Thoughts: I’ve been trying to find New York Dolls’ Too Much Too Soon on compact disc for years, but I finally caved and bought it on vinyl. I decided to go with Shore Things for this particular item because one summer prior, a clerk there harassed the bedickens out of me about buying it, much to my consternation. I’m glad I finally bough it though. It’s such a fun, funny glam rock/proto-punk collection, a bridge between Ziggy-era David Bowie and later ’70s acts like Kiss and The Ramones. It’s deliciously raw despite all of its ’50s doo-wop inclinations. Best revelation of all: I finally understand that Voodoo Glow Skulls song “Stranded in the Jungle,” for Punk-O-Rama 5, was actually a Too Much Too Soon cover.
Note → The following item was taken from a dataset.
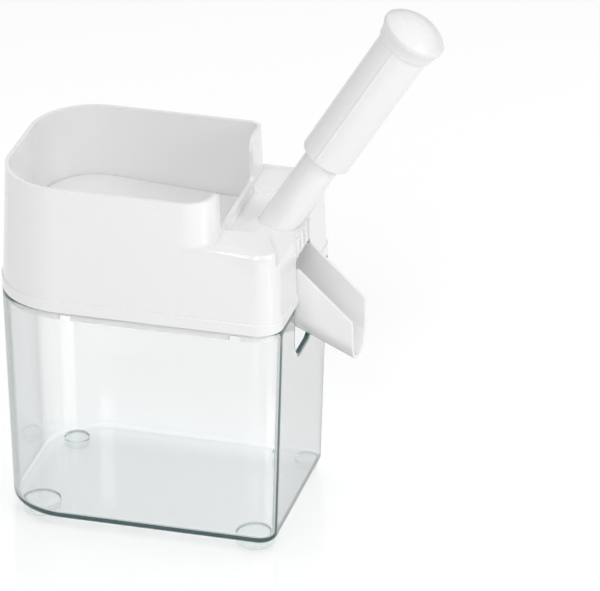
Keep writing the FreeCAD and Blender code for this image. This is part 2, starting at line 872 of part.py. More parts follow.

John Carpenter had a string of brilliant genre flicks in the ’70s and ’80s, and he’s something of a DIY icon to me, if only because he was able to create so much of his movies on his own, from scripting to directing to scoring. French DJ duo Zombie Zombie acknowledge just how important Carpenter’s synth scores were by covering some of his biggest “hits.” Yeah, the A-side’s take on the Escape From L.A. theme is weird, if only because no one wants to talk about Escape From L.A., but the B-side packs two of Carpenter’s best compositions. First off is his most well known piece, the Halloween theme, a simple piano piece that I think might be impossible to ruin. It’s just so haunting and intimidating. Closing out the EP, though, is the theme from The Thing. That movie relies more on tones to create atmosphere, and Zombie Zombie pack it with all the dread they can muster.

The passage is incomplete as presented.